While his brother Henry rarely spoke of his younger brother in the next half-century, he had to think of him almost daily. Or, at the very least, call out his name. Henry and Ingeborg’s next son, born just six months later in April 1919, was named for him. And there was the classic studio doughboy picture of Oscar that hung on the wall in the family living room –at Malta and at Plains. He would look into his face every single day of his life. That photo was bequeathed to their youngest daughter, Helen, who passed it along to her daughter, Terrie.
(The Oscar of the next generation also would see his share of war, serving in the Marine Corps and participating in the bloody Pacific beachheads as the U.S. troops island-hopped their way toward Japan. He was living in Plains, but visiting his brothers in Phillips County where it came time for him to register with the Selective Service Board. He registered in the same town that his Uncle Oscar has registered in some 25 years earlier. “He always said he saddle-broke a horse during the 140-mile round trip from his brother’s place on the river to Malta to sign up for the draft,” Helen recalled. In the end, he didn’t wait to be drafted, enlisting in the U.S. Marine Corps on Jan. 15, 1942 with Bob Earhart and Bill Doney at Plains. I am sure Henry and Ingeborg were reminded of the older Oscar’s death in France as they prayed for the safety of their Oscar during the dreadful days of that second war in the far-off Pacific.
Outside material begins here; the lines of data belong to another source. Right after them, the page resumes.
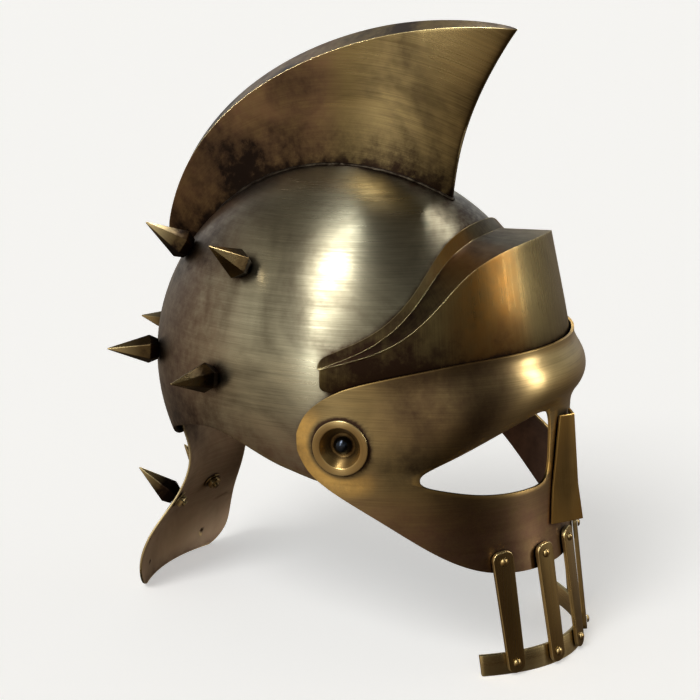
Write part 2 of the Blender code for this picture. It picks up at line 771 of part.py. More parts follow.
def set_down():
    """Sets the helmet on the floor with its length centred on the origin."""
    bpy.context.view_layer.update()
    depsgraph = bpy.context.evaluated_depsgraph_get()
    lengths = []
    for piece in parts.objects:
        if piece.type == "MESH":
            shape = piece.evaluated_get(depsgraph)
            lengths += [(shape.matrix_world @ vertex.co).y for vertex in shape.data.vertices]
    helmet.location = (0.0, -(min(lengths) + max(lengths)) / 2, RING_HEIGHT)


for old in list(bpy.data.objects):
    bpy.data.objects.remove(old, do_unlink=True)

parts = new_collection("gladiator_helmet")
cutters = new_collection("cutters")
brass = new_metal("antique_brass", (0.42, 0.32, 0.16), 0.34)
steel = new_metal("dark_steel", (0.06, 0.06, 0.07), 0.30)

helmet = bpy.data.objects.new("helmet", None)
parts.objects.link(helmet)

slab = bmesh.new()
bmesh.ops.create_cube(slab, size=1.0)
floor_slab = add_cutter(
    "floor_slab", finished_mesh(slab, "floor_slab"), Matrix.Translation((0, 0, FLOOR - 0.5))
)

helmet_bowl = make_bowl()
make_crest()
face_guard = make_face_guard()
make_frontlet()
make_nasal()
for bar_number in range(1, BAR_COUNT + 1):
    make_bar(bar_number)
make_chin_bar()
make_temple("right", -1, face_guard, helmet_bowl)
make_temple("left", 1, face_guard, helmet_bowl)
make_neck_guard()
make_spikes()
set_down()
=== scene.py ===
# Gladiator helmet of antique brushed brass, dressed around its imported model.
#
# Metres, +Z up, the face towards -Y, the wearer's right side at -X. Shapes are worked out from
# the middle of the bowl's widest ring, and each piece is moved there before it is finished.
import math

import bpy
from mathutils import Matrix, Vector, noise


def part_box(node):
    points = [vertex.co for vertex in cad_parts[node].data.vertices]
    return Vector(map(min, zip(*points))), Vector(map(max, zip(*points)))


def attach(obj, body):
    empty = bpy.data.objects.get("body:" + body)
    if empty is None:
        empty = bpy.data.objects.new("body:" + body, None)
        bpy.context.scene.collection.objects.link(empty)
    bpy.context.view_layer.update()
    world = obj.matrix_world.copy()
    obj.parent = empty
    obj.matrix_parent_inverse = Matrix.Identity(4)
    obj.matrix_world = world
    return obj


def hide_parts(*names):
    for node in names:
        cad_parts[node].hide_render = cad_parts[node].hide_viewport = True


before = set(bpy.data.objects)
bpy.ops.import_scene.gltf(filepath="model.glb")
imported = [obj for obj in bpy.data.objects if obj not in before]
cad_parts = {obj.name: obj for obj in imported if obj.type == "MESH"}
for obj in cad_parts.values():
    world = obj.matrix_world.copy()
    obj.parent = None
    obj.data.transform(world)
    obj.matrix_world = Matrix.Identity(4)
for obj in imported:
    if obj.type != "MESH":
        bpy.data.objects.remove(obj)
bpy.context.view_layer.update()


# The bowl is the skull piece: sheet brass raised and planished into a deep egg, open below,
# arched over the ears, with a rounded tab at each temple. It was brushed round and round, which
# pulls its highlight into an upright band, then darkened and rubbed back.
BOWL_HALF_WIDTH = 0.102
BOWL_HALF_LENGTH = 0.122
BOWL_RISE = 0.119
BOWL_WALL = 0.0015
BOWL_SKIRT = 0.056
BOWL_SEGMENTS = 176
BOWL_RINGS = 64
GAP = 0.0003
WELD = 0.00001
BOWL_EDGE = (
    (0, -0.20), (40, -0.06), (56, 0.62), (70, 0.84), (86, 0.70),
    (108, 0.42), (132, 0.60), (156, 0.92), (180, 1.00),
)

bowl_low, bowl_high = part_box("bowl")
ring_middle = Vector((0.0, bowl_high.y - BOWL_HALF_LENGTH, bowl_high.z - BOWL_RISE))
FLOOR = -ring_middle.z
UP = Vector((0.0, 0.0, 1.0))


def from_hex(code):
    """An sRGB hex colour as the linear one that shaders take."""
    shares = [int(code[at:at + 2], 16) / 255 for at in (1, 3, 5)]
    linear = [
        share / 12.92 if share <= 0.04045 else ((share + 0.055) / 1.055) ** 2.4
        for share in shares
    ]
    return (*linear, 1.0)


def add_node(tree, kind, settings=None, links=None, out=0):
    """Adds a shader node, with settings by name or input and links by input; gives an output.
    A node that is there already, such as the shader, is only set and linked."""
    node = tree.nodes.new("ShaderNode" + kind) if isinstance(kind, str) else kind
    for name, value in (settings or {}).items():
        if name == "stops":
            while len(node.color_ramp.elements) < len(value):
                node.color_ramp.elements.new(0.5)
            for element, (at, colour) in zip(node.color_ramp.elements, value):
                element.position = at
                element.color = colour
        elif name == "range":
            for end, number in zip(("From Min", "From Max", "To Min", "To Max"), value):
                node.inputs[end].default_value = number
        elif isinstance(name, str) and hasattr(node, name):
            setattr(node, name, value)
        else:
            node.inputs[name].default_value = value
    for name, source in (links or {}).items():
        tree.links.new(source, node.inputs[name])
    return node.outputs[out]


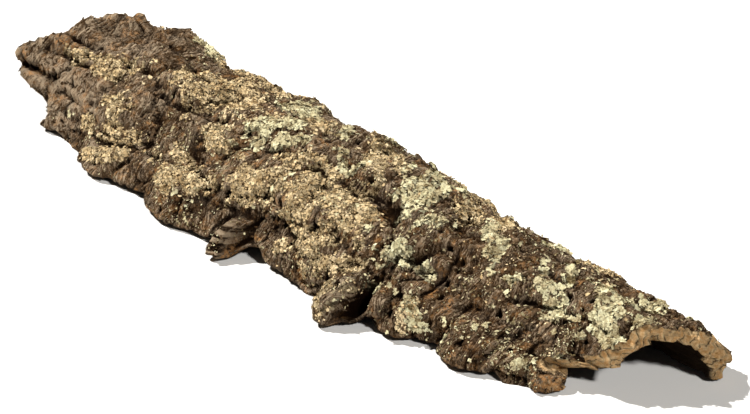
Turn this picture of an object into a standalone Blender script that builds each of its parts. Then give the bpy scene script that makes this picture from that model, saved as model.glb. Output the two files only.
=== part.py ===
# Piece of virgin cork-oak bark: one arched slab that grew as one piece and lies on its long edges.
# Metres, +Z up. X runs along the slab with the cut end at +X, and -Y is the front long edge.
# A point of the slab is named by u along it (0 to 1), v round it (-1 front edge to 1 back edge)
# and t through the wall (0 outer face to 1 inner face).

import bmesh
import bpy
import numpy as np

# Plan and height of the outer face, read along X every STATION_STEP from STATION_START
STATION_START = -0.50
STATION_STEP = 0.05
FRONT_EDGE = [-0.040, -0.044, -0.050, -0.058, -0.066, -0.087, -0.082, -0.093, -0.099, -0.088, -0.088,
              -0.096, -0.100, -0.098, -0.080, -0.087, -0.074, -0.067, -0.068, -0.064, -0.060]
BACK_EDGE = [0.090, 0.098, 0.106, 0.112, 0.116, 0.116, 0.114, 0.112, 0.110, 0.107, 0.104,
             0.100, 0.095, 0.090, 0.084, 0.078, 0.072, 0.066, 0.061, 0.056, 0.053]
CREST = [0.048, 0.054, 0.062, 0.069, 0.073, 0.074, 0.073, 0.072, 0.075, 0.081, 0.084,
         0.083, 0.079, 0.074, 0.068, 0.063, 0.060, 0.060, 0.059, 0.055, 0.050]
LEAN = [0.004, 0.004, 0.006, 0.008, 0.008, 0.008, 0.008, 0.009, 0.010, 0.010, 0.010,
        0.010, 0.011, 0.012, 0.012, 0.012, 0.013, 0.015, 0.017, 0.018, 0.018]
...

But, unlike the uncle for whom he was named, this Oscar would survive his last battle and go on to a career in the service, retiring at the Marine Corps Supply Depot in Albany, Georgia, in 1969.)
Were Emmett and Henry present when the original Oscar boarded the train in Malta for Camp Lewis? Or had they had shaken their younger brother’s hand and said their final words to him there on their farms north of the Milk River, then watched Oscar as he walked down the lane toward that little railroad station and, ultimately, toward Europe and that marked grave in a French field. They could not have known, but ghost guessed, that he was walking into a place in history, to become a line in the Soldiers of the Great War, a massive three-volume list of the dead in the war to end all wars.